There is nothing wrong with using that method for old work if installed correctly..

It is either use those or boxes with a back bracket.. the straps have more surface area in contact with the drywall.. so they are stronger..


----------



## HARRY304E

rockerknight said:


> some stuff i sent my guys to do and i came back the next day to finish the work... wall plates covered it but still disappointed (worst thing is they couldn't cut the holes straight . and another job with no straps on the mc for at least 4 feet of the box and i think i saw 5 wires under one red wire nut kinda tight






Looks like they don't care about what their doing and the 2 gang box is way off.

Looks like you will need to train them and get the right keyhole saw to do the work and take the time to make the mad bars tight.

Does not look like any effort was put into making the MC cable look professional.:no:


Welcome to the forum........:thumbup:


----------



## BurtiElectric

I would be pi$$ed if one of our guys did work like that, its a bad reflection on your company. No craftmanship


----------



## running dummy

How is a Madison strap going to "fall out"? The strap is bent over inside the box. 

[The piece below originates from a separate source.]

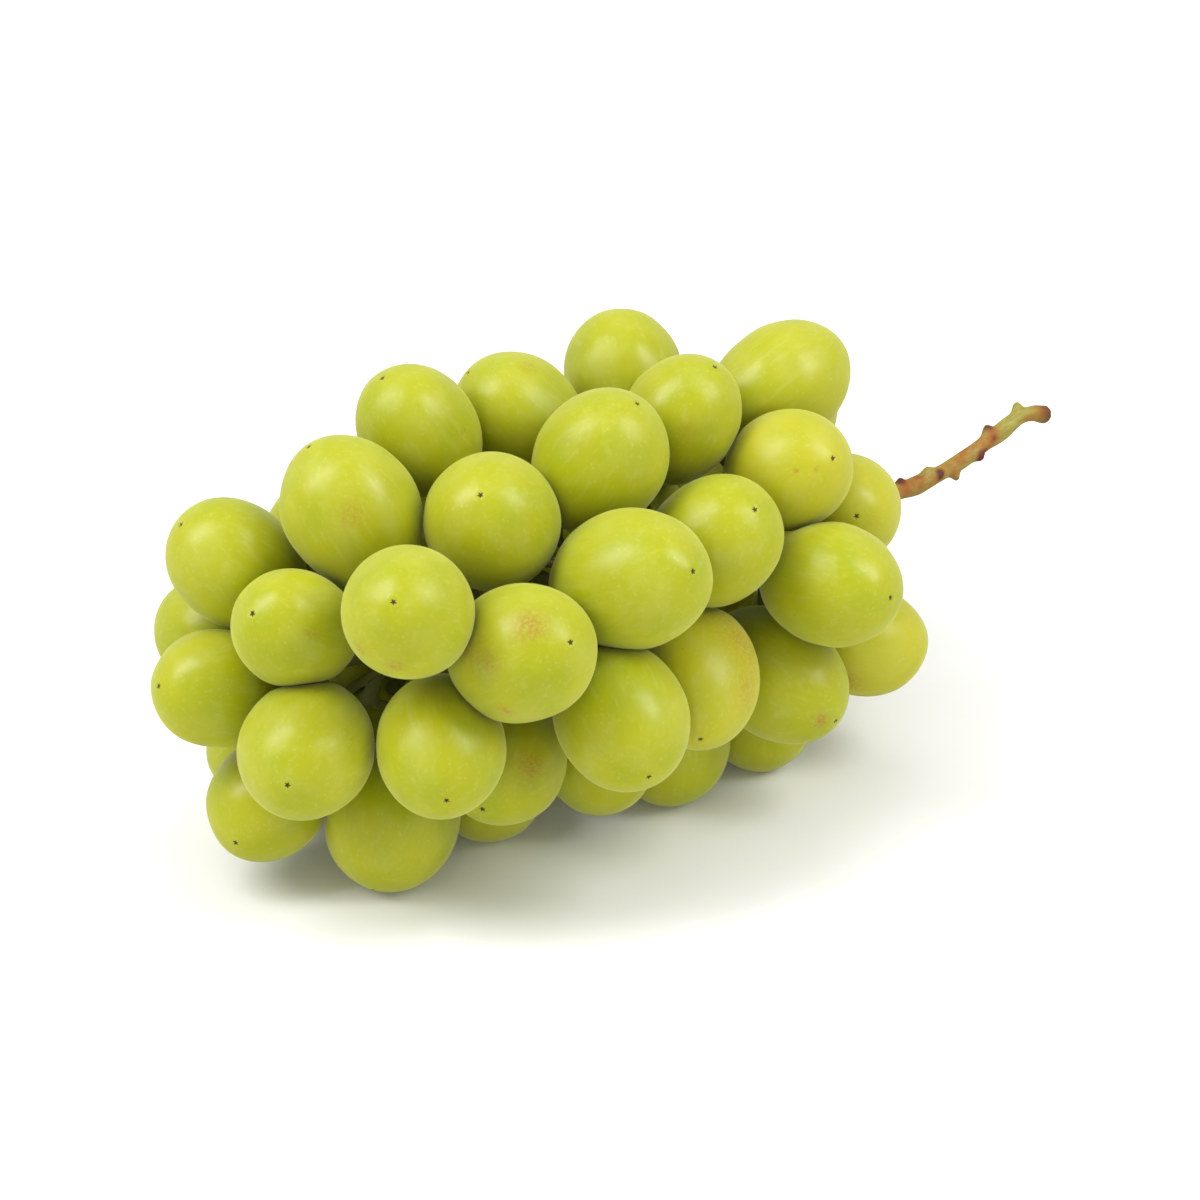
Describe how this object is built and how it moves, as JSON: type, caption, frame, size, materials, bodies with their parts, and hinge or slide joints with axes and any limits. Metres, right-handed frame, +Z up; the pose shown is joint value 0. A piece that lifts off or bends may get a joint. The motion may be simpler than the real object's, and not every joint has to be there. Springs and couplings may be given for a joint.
{
  "type": "bunch of grapes",
  "caption": "Bunch of large green oval grapes on its branching stem, lying on its side, with a short knotted bare stem at one end.",
  "frame": {"origin": "on the table, under the middle of the bunch with its stem", "axes": "+X along the bunch from its tip to the cut end of its stem, +Y across it, +Z up from the table"},
  "size_m": [0.2145, 0.1035, 0.0956],
  "materials": {
    "grape": "satin waxy skin over translucent flesh",
    "stem": "dull green bark, browned at the knots and the cut end"
  },
  "bodies": {
    "root": {"branch_01_grape_1": "grape", "branch_01_grape_2": "grape", "branch_01_grape_3": "grape", "branch_02_grape_1": "grape", "branch_02_grape_2": "grape", "branch_02_grape_3": "grape", "branch_03_grape_1": "grape", "branch_03_grape_2": "grape", "branch_03_grape_3": "grape", "branch_04_grape_1": "grape", "branch_04_grape_2": "grape", "branch_04_grape_3": "grape", "branch_04_grape_4": "grape", "branch_05_grape_1": "grape", "branch_05_grape_2": "grape", "branch_05_grape_3": "grape", "branch_05_grape_4": "grape", "branch_06_grape_1": "grape", "branch_06_grape_2": "grape", "branch_06_grape_3": "grape", "branch_07_grape_1": "grape", "branch_07_grape_2": "grape", "branch_07_grape_3": "grape", "branch_07_grape_4": "grape", "branch_08_grape_1": "grape", "branch_08_grape_2": "grape", "branch_08_grape_3": "grape", "branch_09_grape_1": "grape", "branch_09_grape_2": "grape", "branch_09_grape_3": "grape", "branch_10_grape_1": "grape", "branch_10_grape_2": "grape", "branch_10_grape_3": "grape", "branch_11_grape_1": "grape", "branch_11_grape_2": "grape", "branch_11_grape_3": "grape", "branch_12_grape_1": "grape", "branch_12_grape_2": "grape", "branch_12_grape_3": "grape", "branch_13_grape_1": "grape", "branch_13_grape_2": "grape", "branch_13_grape_3": "grape", "branch_13_grape_4": "grape", "branch_14_grape_1": "grape", "branch_14_grape_2": "grape", "branch_14_grape_3": "grape", "branch_15_grape_1": "grape", "branch_15_grape_2": "grape", "branch_16_grape_1": "grape", "branch_16_grape_2": "grape", "branch_16_grape_3": "grape", "stem": "stem"}
  },
  "joints": []
}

I agree with bob, I wouldn't even bring anything besides the mc up.


----------



## Going_Commando

I install madison straps with the long side pointing up on one side of the box, and down on the other. Don't ask me why, but that's how I do it. The MC is a bit messy, but nothing that can't be cleaned up with some BX-50s.


----------



## B4T

running dummy said:


> How is a Madison strap going to "fall out"? The strap is bent over inside the box.
> 
> I agree with bob, I wouldn't even bring anything besides the mc up.


Very easily.. I have seen it happen many times..

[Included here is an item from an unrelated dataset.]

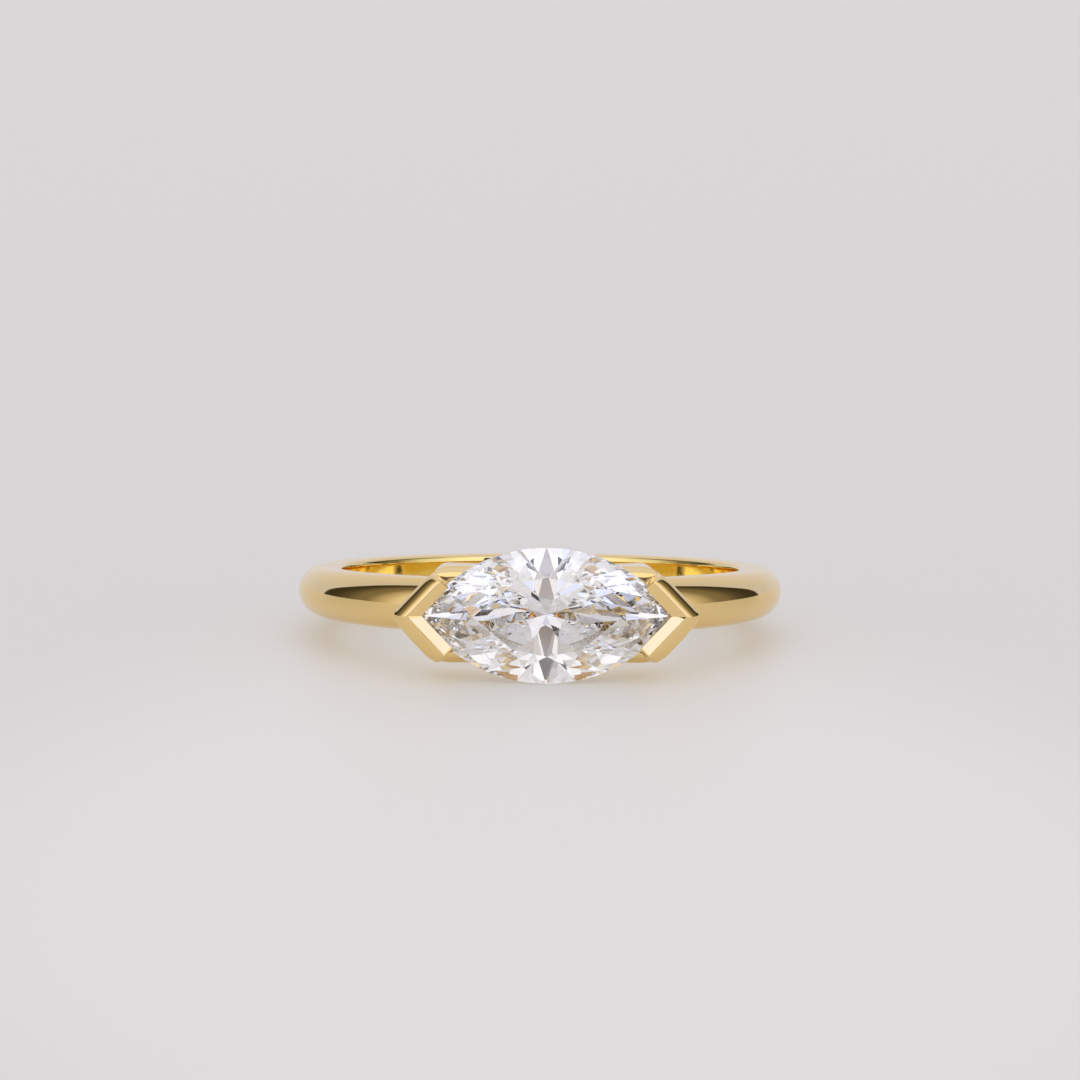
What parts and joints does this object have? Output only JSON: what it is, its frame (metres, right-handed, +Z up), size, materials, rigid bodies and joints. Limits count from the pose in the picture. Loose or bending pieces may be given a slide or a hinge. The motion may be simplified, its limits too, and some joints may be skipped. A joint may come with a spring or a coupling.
{
  "type": "marquise bezel engagement ring",
  "caption": "Finger ring with a marquise cut stone set lengthwise along a half round band and held at its tips by V shaped half bezels with open sides.",
  "frame": {"origin": "on the surface that the ring lies on, under the middle of its outline: midway between the band's two sides in X, and midway between the stone's table and the back of the band in Y", "axes": "+Z up from the surface the ring rests on; the stone faces -Y and its length runs along X; the finger goes through along Z, with the hole's axis leaning 5.4 degrees towards +Y because the stone's belly props up the front"},
  "size_m": [0.02, 0.0218, 0.0054],
  "materials": {
    "gold": "18 karat yellow gold, high polish with faint wear marks",
    "diamond": "colourless brilliant cut diamond, polished facets"
  },
  "bodies": {
    "root": {"mounting": "gold", "marquise_stone": "diamond"}
  },
  "joints": []
}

It really depends how many times the receptacle gets used.. some people pull on the cord and don't hold the box..

Once the box has "movement" inside the drywall it will fail if the strap is upside down.. 

Only way the strap can fall out if the long side it pointing down instead of up..


----------



## erics37

Did the job come in under budget?


----------



## niteshift

Did you let your green helper do this?:whistling2:


----------



## wornknobby3

niteshift said:


> Did you let your green helper do this?:whistling2:



greener than the grass grows on a sunny summer day:whistling2:


----------



## niteshift

wornknobby3 said:


> greener than the grass grows on a sunny summer day:whistling2:


:laughing::laughing::laughing:


----------



## niteshift

Name game. word is _madison strap_

_Also known as..._
F-strap......
A battleship...hold it sideways...geesh

what else ya got?


----------



## rockerknight

the sad thing is they have been in the trade for 10 years. the mc part was easy to fix but i shouldn't have to go back and fix it.


----------



## Pete m.

It's kinda hard to tell, but is there a bonding jumper attached to the EGC's and the j-boxes?

Pete


----------



## Shazbo inc.

Im guessin those guys make a great hourly rate.


----------



## McClary’s Electrical

BBQ said:


> I agree, but nothing really shockingly bad.
> 
> It depends on what go in the boxes.
> 
> Now that is some funny stuff, there is no 'right' direction only personal preference.
> 
> I challenge you to find any manufacturers directions that say which way to use them.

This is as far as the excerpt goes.